### Information supplied ###

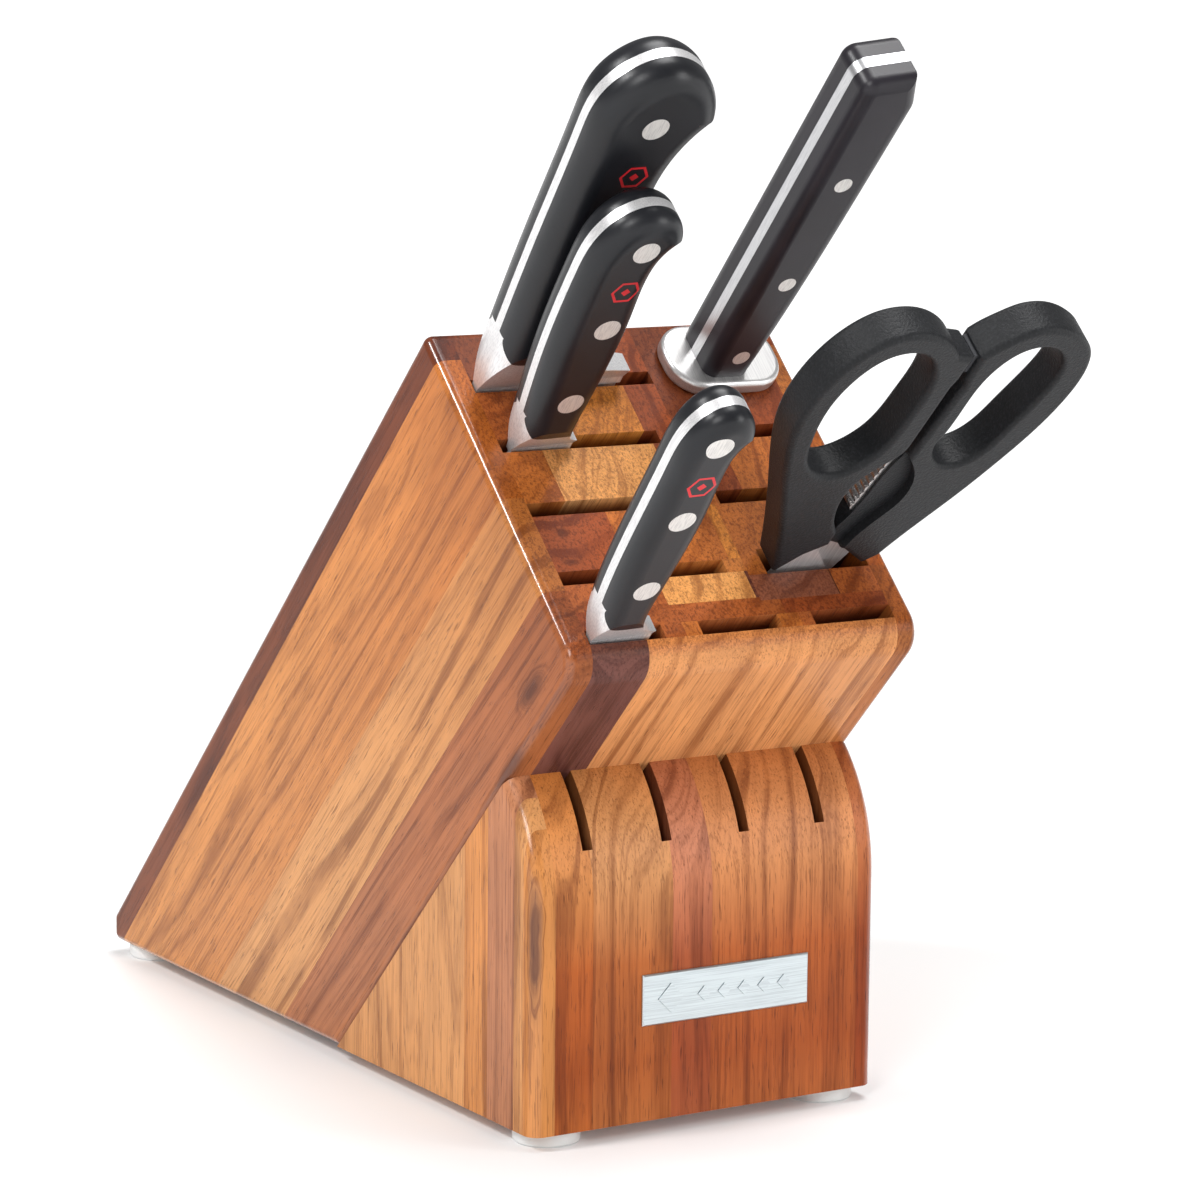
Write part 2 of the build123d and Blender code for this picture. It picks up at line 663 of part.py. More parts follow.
def grip_teeth(points, start, count):
    """A row of round teeth along part of a curved edge."""
    with BuildLine() as edge_line:
        edge = Spline(*points)
    share = (1 - start) / count
    return [edge @ (start + share * index) for index in range(count)]


with BuildPart() as shears_grip_left:
    with BuildSketch(shears_plane):
        with Locations(*grip_teeth(LEFT_NOTCH, 0.3, 9)):
            Circle(GRIP_TOOTH)
    extrude(amount=SHEARS_PLATE, both=True)
keep(shears_grip_left, "shears_grip_left")

with BuildPart() as shears_grip_right:
    with BuildSketch(shears_plane):
        with Locations(*grip_teeth(RIGHT_GRIP, 0.25, 9)):
            Circle(GRIP_TOOTH)
    extrude(amount=SHEARS_PLATE, both=True)
keep(shears_grip_right, "shears_grip_right")

with BuildPart() as shears_handle_left:
    with BuildSketch(shears_plane):
        with BuildLine():
            Spline(
                (17, 2), (12.5, 14), (4.6, 33), (-4.5, 54), (-9.0, 71), (-8.2, 86),
                (-3, 98.5), (5.3, 106), (15.8, 107.5), (26, 103.5), (32.5, 97.5),
            )
            Polyline((32.5, 97.5), (37.4, 96.5), (37.4, 88), (36.6, 84), (36.4, 59))
            Spline(*LEFT_NOTCH)
            Polyline((28, 23.5), (31, 19), (31, 13.5), (23.8, 9.2), (17, 2))
        make_face()
        with BuildLine():
            Spline(
                (0.3, 64), (-1.0, 76), (1.1, 88), (9.0, 98.2), (19.9, 98.3), (27, 90),
                (28.4, 70), (24.9, 53.8), (14, 46.8), (4.5, 52.5), periodic=True,
            )
        make_face(mode=Mode.SUBTRACT)
    extrude(amount=SHEARS_HANDLE / 2, both=True)
    fillet(shears_handle_left.faces().filter_by(shears_axis).edges(), SHEARS_ROUND)
    add(shears_blade_left.part, mode=Mode.SUBTRACT)
    add(shears_grip_left.part, mode=Mode.SUBTRACT)
keep(shears_handle_left, "shears_handle_left")

with BuildPart() as shears_handle_right:
    with BuildSketch(shears_plane):
        with BuildLine():
            Polyline((47.5, 3), (38.0, 10.2), (32.2, 12.5), RIGHT_GRIP[0])
            Spline(*RIGHT_GRIP)
            Polyline(RIGHT_GRIP[-1], (40.8, 84), (40.0, 88), (40.0, 96.5))
            Spline(
                (40.0, 96.5), (43.0, 100.0), (47.5, 103.5), (53, 106.7), (61, 107.4), (71, 103.5), (78.5, 97),
                (81.8, 88), (81.8, 77), (78.8, 63), (73.5, 49), (66, 33), (57, 16.5), (52.2, 6.5),
            )
            Line((52.2, 6.5), (47.5, 3))
        make_face()
        with BuildLine():
            Spline(
                (45.4, 60), (46.4, 75), (48.2, 90), (54.5, 98.2), (64.5, 98.6), (71.2, 91),
                (71.3, 79), (67.5, 64), (61.0, 50.0), (53, 48.2), periodic=True,
            )
        make_face(mode=Mode.SUBTRACT)
    extrude(amount=SHEARS_HANDLE / 2, both=True)
    right_faces = shears_handle_right.faces().filter_by(shears_axis)
    right_rims = [edge for face in right_faces for edge in face.outer_wire().edges()]
    right_loop = [edge for face in right_faces for wire in face.inner_wires() for edge in wire.edges()]
    fillet(right_loop, LOOP_ROUND)
    fillet(right_rims, SHEARS_ROUND)
    for side in (-1, 1):
        with BuildSketch(shears_plane.offset(side * GRIP_STEP)):
            with BuildLine():
                Spline(*STEP_LINE)
                Polyline(STEP_LINE[-1], (20, 57), (20, 5), STEP_LINE[0])
            make_face()
        extrude(amount=side * SHEARS_HANDLE, mode=Mode.SUBTRACT)
    add(shears_blade_right.part, mode=Mode.SUBTRACT)
    add(shears_grip_right.part, mode=Mode.SUBTRACT)
keep(shears_handle_right, "shears_handle_right")

# Two rubber stops meet between the loops and set the closed position.
BUMPER_REACH = 1.15
BUMPER_SIZE = (8.0, 7.0)
BUMPER_MIDDLE_H = 92.2
for name, x, direction in (("shears_bumper_left", 37.4, 1), ("shears_bumper_right", 40.0, -1)):
    seat = shears_plane.from_local_coords((x, BUMPER_MIDDLE_H, 0))
    with BuildPart() as bumper:
        with BuildSketch(Plane(origin=seat, x_dir=shears_plane.z_dir, z_dir=ACROSS * direction)):
            Rectangle(*BUMPER_SIZE)
        extrude(amount=BUMPER_REACH)
        ends = bumper.faces().filter_by(Axis.X).sort_by(Axis(seat, ACROSS * direction))
        chamfer(ends[-1].edges(), 0.3)
    keep(bumper, name)
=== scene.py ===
"""A knife block with three knives, a honing steel and kitchen shears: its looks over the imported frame."""

import math

import bpy
from mathutils import Matrix, Vector


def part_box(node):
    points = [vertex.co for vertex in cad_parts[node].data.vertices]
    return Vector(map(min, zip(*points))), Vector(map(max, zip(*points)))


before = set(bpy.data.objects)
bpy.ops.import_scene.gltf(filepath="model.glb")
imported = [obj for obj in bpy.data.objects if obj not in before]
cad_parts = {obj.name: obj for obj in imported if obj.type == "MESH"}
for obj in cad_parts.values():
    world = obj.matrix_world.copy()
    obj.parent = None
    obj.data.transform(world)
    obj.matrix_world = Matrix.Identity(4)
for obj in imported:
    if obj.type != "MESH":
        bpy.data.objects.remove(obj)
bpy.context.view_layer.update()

MM = 0.001

# ---------------------------------------------------------------- places, from the frame
HEEL_CUT = 9.0  # mm: the back face would run this far past the cut heel
BACK_LENGTH = 320.7  # mm: up the back face, from the base plane to the slot face
left_low, left_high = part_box("left_cheek")
right_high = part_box("right_cheek")[1]
BASE = Vector(((left_low.x + right_high.x) / 2 / MM, left_high.y / MM + HEEL_CUT, left_low.z / MM))
UP_SLOT = Vector((0.0, -1.0, 1.0)).normalized()
DOWN_FACE = Vector((0.0, -1.0, -1.0)).normalized()
TOP_EDGE = BASE + BACK_LENGTH * UP_SLOT

# A wood space is measured in mm as (across, along the grain, through).
BLOCK_SPACE = (math.radians(225), (-TOP_EDGE.x, -TOP_EDGE.dot(UP_SLOT), -TOP_EDGE.dot(DOWN_FACE)))
FOOT_SPACE = (math.radians(-90), (-BASE.x, 0.0, 0.0))
CORE_LEFT = -52.4
CORE_RIGHT = 52.8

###

• **What you have to do**: Return the lines from the line with "points = [vertex.co" through the line with "world = obj.matrix_world.copy()", inclusive, exactly as they stand, and nothing else.

• **The output**:
    points = [vertex.co for vertex in cad_parts[node].data.vertices]
    return Vector(map(min, zip(*points))), Vector(map(max, zip(*points)))


before = set(bpy.data.objects)
bpy.ops.import_scene.gltf(filepath="model.glb")
imported = [obj for obj in bpy.data.objects if obj not in before]
cad_parts = {obj.name: obj for obj in imported if obj.type == "MESH"}
for obj in cad_parts.values():
    world = obj.matrix_world.copy()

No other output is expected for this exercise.